Tagline: Crime is a disease. Meet the cure.

Curiosity: It came bundled with Tango & Cash. Also, did you know that it’s star/writer Sylvester Stallone’s adaptation of Beverly Hills Cop?

Plot: Marion Cobretti (Stallone) has a ridiculously lame name, so he opts to go by “Cobra.” Dude is a lone wolf cop from the “zombie squad.” He takes the jobs no one wants, man, and he gets results, dammit. He blows away criminals while saying things like “This where the law stops and I start!” But there’s one crook he can’t blow: The Night Slasher (Brian Thompson, Luke from season one of Buffy the Vampire Slayer!!).

But when TNS leaves a witness (Brigitte Nieslen), Cobra must protect/make-out with her, in the name of street justice!

Thoughts: While I love a few of his movies, I have a tough time embracing Sylvester Stallone. Don’t get me wrong, I love the Rocky series and all, but the guy’s movies reek of calculation, whereas a picture from Dolph Lundgren or Arnold Schwarzenegger will almost definitely come packed with giddy thrills. In Cobra, Stallone goes out of his way to craft a badass character with potential to launch a franchise, and generally fails.
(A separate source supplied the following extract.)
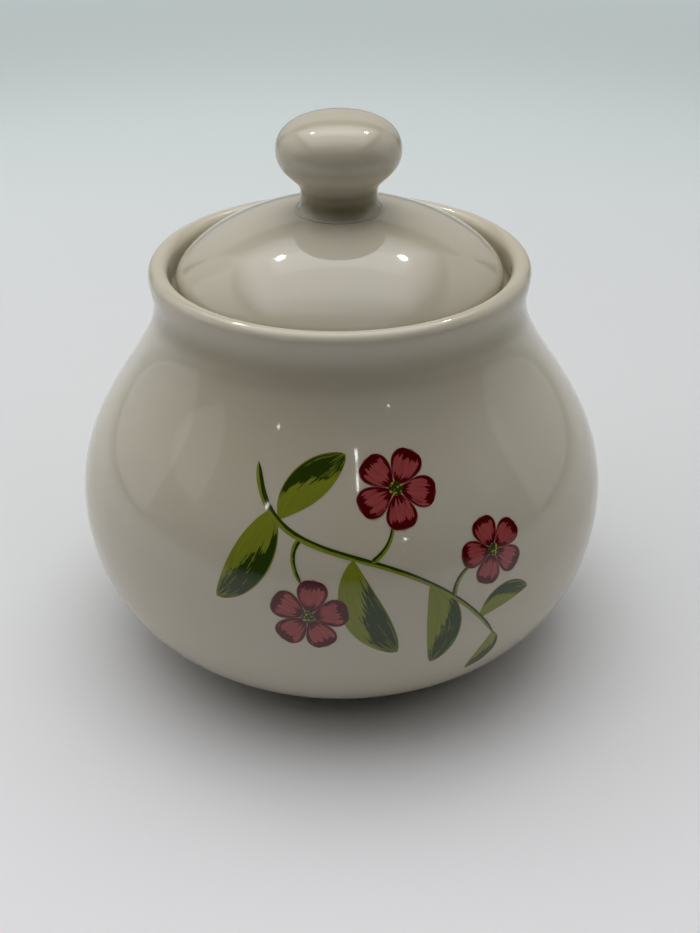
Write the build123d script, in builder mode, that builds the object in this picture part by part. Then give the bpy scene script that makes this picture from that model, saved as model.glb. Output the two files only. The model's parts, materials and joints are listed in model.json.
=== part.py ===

Let’s get this out of the way: I mildly liked Cobra. I was surprised that Nielsen could act, as I only know her really from The Surreal Life (and Rocky 4: Smashin’ Communism!, of course). Ironically, the comedy was strong too, thanks in large part to the banter between Stallone and Reni Santoni as Sergeant Gonzales. They just riff back and forth about food for no reason. Hi-larious!

But all the parts where Stallone tries to make Cobra out to be tougher than Rambo feel over the top, and mind you this was the best decade for movies like that. Cobra dresses all in black. He kills criminals with a minimum of 20 bullets. And he totally doesn’t care about parking restrictions. BAD. ASS.

Thompson, meanwhile, gets saddled with a villain so poorly defined that he was nowhere to go but up. The Night Slasher is apparently part of some sort of ax cult, we never learn what’s up with that. Still, he gets a chunk of lines near the end where he gets to just be all types of crazy/scary, and he kills it.

In fact, that bit of dialogue is probably the only legitimately unnerving moment. Cobra attempts to play like a slasher movie, but it’s completely gore-free. Considering it came out the same year as Aliens, From Beyond, and The Fly, I don’t understand why the film didn’t push for a harder R rating. Hell, the lone sex scene isn’t even a scene; merely a jump cut. Cobra is cartoonishly violent in a way that only eight-year-olds with lenient parents could love.